To that point, I’d like to address the number of SDMO videos posted on tow forums, YouTube and Tic Toc. While I salute the safety messages these videos promote, they’re audience is the motoring public. But, I believe the whole of the tow industry is missing a bigger, life-saving message. Even to promote a SDMO message, these videos show tow operators and first responders walking in traffic lanes, back’s to traffic, standing on the motorist's traffic side door, or working white-line situations. In one pre-video that promotes SDMO awareness; a tow operator works to change a flat tire with his back to traffic, on the white-line and with a semi passing deadly close behind him. These videos should be directed at tow operators who forget, or just don't care about the dangerous surroundings they work.
 
Why do companies still change tires anyway … as a money stream?
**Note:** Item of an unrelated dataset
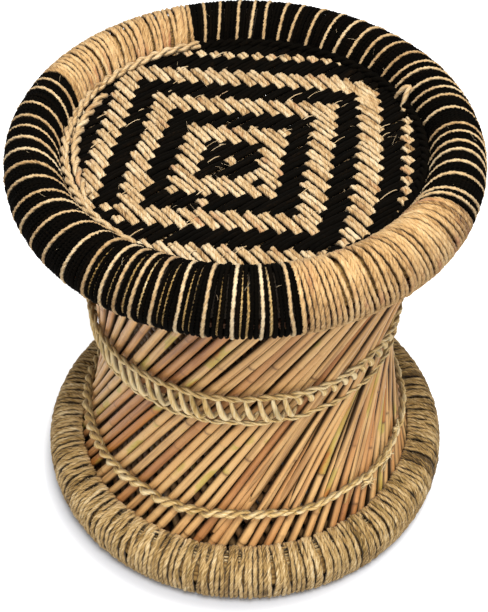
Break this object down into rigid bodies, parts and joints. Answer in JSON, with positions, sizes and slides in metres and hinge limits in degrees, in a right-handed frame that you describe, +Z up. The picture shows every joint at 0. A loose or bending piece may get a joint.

Why do cops still conduct traffic stops standing on the white-line side? Haven’t lessons learned proved that working the white-line or changing tires on high-speed highway is a deadly practice? That all goes back to the well-known paraphrase, "Insanity is doing the same thing over and over while expecting different results."       R.
 
Having tracked operator fatalities for three-centuries, numbers prove that plenty of towers lost their lives in shoulder related incidents that could have been prevented. So, it makes perfect sense to limit one's exposure when working on the highway. Towers … stop putting yourselves in harm's way. So, the question comes down to ... "How does the industry keep towers off the white-line?" As a safety instructor, I can only make suggestions, but every tower is the keeper of their own destiny. And, it's sad to know that it's only a matter of time before another senseless pedestrian stike will rock the towing and recovery community.     R.